**Work instructions**.
Reproduce only the lines of the material below that start at the line containing "const gown = new THREE.Group();" and stop at the line containing "cad_parts[node].hide_render = cad_parts[node].hide_viewport". Keep both end lines.

**Material provided**.
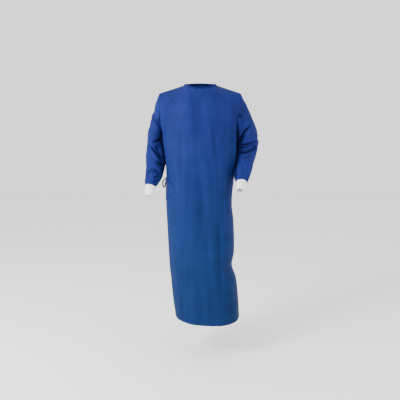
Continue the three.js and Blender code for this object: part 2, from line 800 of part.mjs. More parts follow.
// A flat strip along a smooth curve through chosen points
function strip(points, widthWay, width, count) {
  const curve = new THREE.CatmullRomCurve3(points, false, "centripetal");
  const lines = [];
  for (const t of steps(0, 1, count)) {
    const along = curve.getTangentAt(t);
    const side = widthWay.clone().addScaledVector(along, -widthWay.dot(along)).normalize();
    const face = along.clone().cross(side);
    const corner = (a, b) =>
      curve
        .getPointAt(t)
        .addScaledVector(side, (a * width) / 2)
        .addScaledVector(face, (b * TIE_WALL) / 2);
    lines.push([corner(-1, -1), corner(1, -1), corner(1, 1), corner(-1, 1)]);
  }
  const positions = lines.flat().flatMap((point) => [point.x, point.y, point.z]);
  const index = [];
  const quad = (a, b, c, d) => index.push(a, b, c, a, c, d);
  for (let j = 0; j < lines.length - 1; j += 1) {
    for (let i = 0; i < 4; i += 1) {
      const next = (i + 1) % 4;
      quad(4 * j + i, 4 * j + next, 4 * j + 4 + next, 4 * j + 4 + i);
    }
  }
  const end = 4 * (lines.length - 1);
  quad(3, 2, 1, 0);
  quad(end, end + 1, end + 2, end + 3);
  const geometry = new THREE.BufferGeometry();
  geometry.setAttribute("position", new THREE.Float32BufferAttribute(positions, 3));
  geometry.setIndex(index);
  geometry.computeVertexNormals();
  return geometry;
}

// A bow: a knot, two loops and two tails, whose strips leave the knot a seam's gap away
function makeBow(name, knotPlace, strips) {
  const knot = piece(`${name}_knot`, new THREE.SphereGeometry(KNOT_SIZE / 2, 10, 7), darkBlue);
  knot.position.copy(knotPlace);
  const leaving = (next) => {
    const way = next.clone().sub(knotPlace).normalize();
    return knotPlace.clone().addScaledVector(way, KNOT_SIZE / 2 + SEAM_GAP);
  };
  const parts = [knot];
  for (const { key, points, wide, loop } of strips) {
    const route = [leaving(points[0]), ...points];
    if (loop) route.push(leaving(points[points.length - 1]));
    const count = loop ? LOOP_STEPS : TAIL_STEPS;
    parts.push(piece(`${name}_${key}`, strip(route, vector(wide), TIE_WIDTH, count), darkBlue));
  }
  return parts;
}

// The bow at the back of the neck: loops from the knot, tails down the outer layer
function makeNeckBow() {
  const seatOut = LAYER_LIFT + SEAM_GAP + KNOT_SIZE / 2 + NECK_KNOT_OUT;
  const knotPlace = neckline(270).add(new THREE.Vector3(0, seatOut, -NECK_KNOT_DROP));
  const near = (x, y, z) => knotPlace.clone().add(new THREE.Vector3(x, y, z));
  const down = (turn, rise) => {
    const point = upperPoint(turn, rise, "back");
    return point.addScaledVector(outWay(point), LAYER_LIFT + TAIL_CLEAR);
  };
  const loop = (side) => neckLoop.map(({ across, out, up }) => near(side * across, out, up));
  const tail = (route) => route.map(({ turn, rise }) => down(turn, rise));
  const level = { x: 1, y: 0, z: 0 };
  return makeBow("neck", knotPlace, [
    { key: "loop_right", points: loop(-1), wide: { x: -0.4, y: 0, z: 0.9 }, loop: true },
    { key: "loop_left", points: loop(1), wide: { x: 0.4, y: 0, z: 0.9 }, loop: true },
    { key: "tail_right", points: tail(neckTails.right), wide: level },
    { key: "tail_left", points: tail(neckTails.left), wide: level },
  ]);
}

// The bow on the wearer's right hip: its front loop stands out beside the body
function makeWaistBow() {
  const at = (turn, z, out) => {
    const point = sectionPoint(turn, z);
    return point.addScaledVector(outWay(point), LAYER_LIFT + out);
  };
  const knotPlace = at(WAIST_KNOT_TURN, WAIST_KNOT_Z, SEAM_GAP + KNOT_SIZE / 2);
  const beyond = sectionPoint(WAIST_KNOT_TURN + 9, WAIST_KNOT_Z);
  const backward = beyond.sub(sectionPoint(WAIST_KNOT_TURN + 3, WAIST_KNOT_Z)).normalize();
  const near = ({ back, out, up }) =>
    knotPlace
      .clone()
      .addScaledVector(backward, back)
      .addScaledVector(outWay(knotPlace), out)
      .add(new THREE.Vector3(0, 0, up));
  const tail = ({ start, route }) => [near(start), ...route.map(({ turn, z, out }) => at(turn, z, out))];
  const upright = { x: backward.x * 0.4, y: backward.y * 0.4, z: 0.9 };
  return makeBow("waist", knotPlace, [
    { key: "loop_front", points: waistLoops.front.map(near), wide: { x: 0, y: 1, z: 0.2 }, loop: true },
    { key: "loop_back", points: waistLoops.back.map(near), wide: upright, loop: true },
    { key: "tail_front", points: tail(waistTails.front), wide: backward },
    { key: "tail_back", points: tail(waistTails.back), wide: backward },
  ]);
}

// The tab of the outer layer that the waist tie draws round to the front
function makeTab() {
  const step = NECK_POINT_TURN / SHOULDER_STEPS;
  const turns = steps(180 + 2 * step, 180 - (TAB_STEPS - 2) * step, TAB_STEPS);
  const grid = steps(0, 1, TAB_ROWS).map((share) =>
    turns.map((turn) => {
      const top = sample(tabEdges, "turn", turn, "top");
      const bottom = sample(tabEdges, "turn", turn, "bottom");
      const point = sectionPoint(turn, THREE.MathUtils.lerp(bottom, top, share));
      return point.addScaledVector(outWay(point), TAB_LIFT);
    }),
  );
  return piece("wrap_tab", clothWall(grid), blue);
}

const gown = new THREE.Group();
gown.add(makeFront(), makeBackRight(), makeBackLeft(), makeTab(), makeBinding());
for (const side of ["right", "left"]) gown.add(makeSleeve(side), makeCuff(side));
gown.add(...makeNeckBow(), ...makeWaistBow());

export default gown;
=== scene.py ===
"""A long-sleeved surgical gown as it is worn: hollow cloth shells, knitted cuffs, bound neck and ties.

Tables and shapes are in millimetres, +Z up, the front faces -Y and the wearer's left is +X.
Meshes are made in metres.
"""

import math

import bpy
import numpy as np
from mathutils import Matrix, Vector, noise

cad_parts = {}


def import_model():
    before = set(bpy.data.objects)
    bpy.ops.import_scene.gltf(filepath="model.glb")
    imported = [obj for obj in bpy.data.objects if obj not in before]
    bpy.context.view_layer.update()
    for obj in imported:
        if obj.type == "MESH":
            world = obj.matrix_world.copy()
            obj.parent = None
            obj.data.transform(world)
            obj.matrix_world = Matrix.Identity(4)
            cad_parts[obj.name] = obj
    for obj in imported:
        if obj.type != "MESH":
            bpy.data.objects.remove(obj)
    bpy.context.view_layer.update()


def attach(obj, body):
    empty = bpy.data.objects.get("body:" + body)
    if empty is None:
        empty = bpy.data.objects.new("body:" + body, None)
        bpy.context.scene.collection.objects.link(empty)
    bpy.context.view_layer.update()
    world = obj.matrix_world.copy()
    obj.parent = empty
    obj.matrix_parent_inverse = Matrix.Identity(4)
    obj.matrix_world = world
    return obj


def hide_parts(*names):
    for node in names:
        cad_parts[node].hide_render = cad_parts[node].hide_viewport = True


# Cloth
WALL = 0.9
LAYER_LIFT = 6.4
EDGE_LIFT = 2.4
LIFT_START_TURN = 306
LIFT_END_TURN = 296
TAB_LIFT = 1.9
TAB_START_TURN = 191.5
TAB_END_TURN = 134

# Body
UNDERARM_Z = -262
HEM_Z = -1330
SIDE_SEAM_Y = 12
HEM_DROP_TOP_Z = -1100
HEM_FRONT_DROP = 20
HEM_FOLD = 14
HEM_RAISE = 0.5
HEM_STITCH_ROW = 4
NECK_POINT_TURN = 52
ARMHOLE_REACH_TURN = 47
UPPER_PULL = 230
SHOULDER_PULL = 400
SHOULDER_SLOPE = math.radians(20)
NECK_PULL = 190
NECK_SLOPE = math.radians(60)
TURN_STEP = 1.3
CLOSE_TURNS = (0.12, 0.4, 0.8)
EASE_PASSES = 60
ROW_STEP = 4.6

# Neckline seam, under the binding
NECK_HALF_WIDTH = 92
NECK_POINT_Y = 2
NECK_POINT_Z = -7
NECK_FRONT_DEPTH = 88
NECK_BACK_DEPTH = 72
NECK_FRONT_DROP = 26
NECK_BACK_RISE = 8
BINDING_HEIGHT = 9.6
BINDING_WALL = 2.4
BINDING_RISE = 0.9
BINDING_LEAN = 0.45

# Sleeves and cuffs
CAP_START_PULL = 70
UNDERARM_START_PULL = 30
CAP_END_PULL = 150
UNDERARM_END_PULL = 44
CAP_FLARE = 0.75
UNDERARM_FLARE = 0.4
SIDE_FLARE = 0.35
CAP_FALL = 0.9
SLEEVE_FOLD_RADIUS = 58
OUTWARD = {"right": -1, "left": 1}
SLEEVE_AROUND = 144
SLEEVE_TURNS = np.linspace(0, 2 * math.pi, SLEEVE_AROUND, endpoint=False)
CUFF_START_RADIUS = 26.5
CUFF_RIBS = 40
CUFF_WALL = 2.2
RIB_HEIGHT = 1.1

# Ties
TIE_WIDTH = 9
TIE_WALL = 1.3
KNOT_SIZE = 15
KNOT_HOLD = 1.5
TAIL_CLEAR = 3
NECK_KNOT_DROP = 8
NECK_KNOT_OUT = 5
WAIST_KNOT_TURN = 201
WAIST_KNOT_Z = -532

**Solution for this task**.
const gown = new THREE.Group();
gown.add(makeFront(), makeBackRight(), makeBackLeft(), makeTab(), makeBinding());
for (const side of ["right", "left"]) gown.add(makeSleeve(side), makeCuff(side));
gown.add(...makeNeckBow(), ...makeWaistBow());

export default gown;
=== scene.py ===
"""A long-sleeved surgical gown as it is worn: hollow cloth shells, knitted cuffs, bound neck and ties.

Tables and shapes are in millimetres, +Z up, the front faces -Y and the wearer's left is +X.
Meshes are made in metres.
"""

import math

import bpy
import numpy as np
from mathutils import Matrix, Vector, noise

cad_parts = {}


def import_model():
    before = set(bpy.data.objects)
    bpy.ops.import_scene.gltf(filepath="model.glb")
    imported = [obj for obj in bpy.data.objects if obj not in before]
    bpy.context.view_layer.update()
    for obj in imported:
        if obj.type == "MESH":
            world = obj.matrix_world.copy()
            obj.parent = None
            obj.data.transform(world)
            obj.matrix_world = Matrix.Identity(4)
            cad_parts[obj.name] = obj
    for obj in imported:
        if obj.type != "MESH":
            bpy.data.objects.remove(obj)
    bpy.context.view_layer.update()


def attach(obj, body):
    empty = bpy.data.objects.get("body:" + body)
    if empty is None:
        empty = bpy.data.objects.new("body:" + body, None)
        bpy.context.scene.collection.objects.link(empty)
    bpy.context.view_layer.update()
    world = obj.matrix_world.copy()
    obj.parent = empty
    obj.matrix_parent_inverse = Matrix.Identity(4)
    obj.matrix_world = world
    return obj


def hide_parts(*names):
    for node in names:
        cad_parts[node].hide_render = cad_parts[node].hide_viewport = True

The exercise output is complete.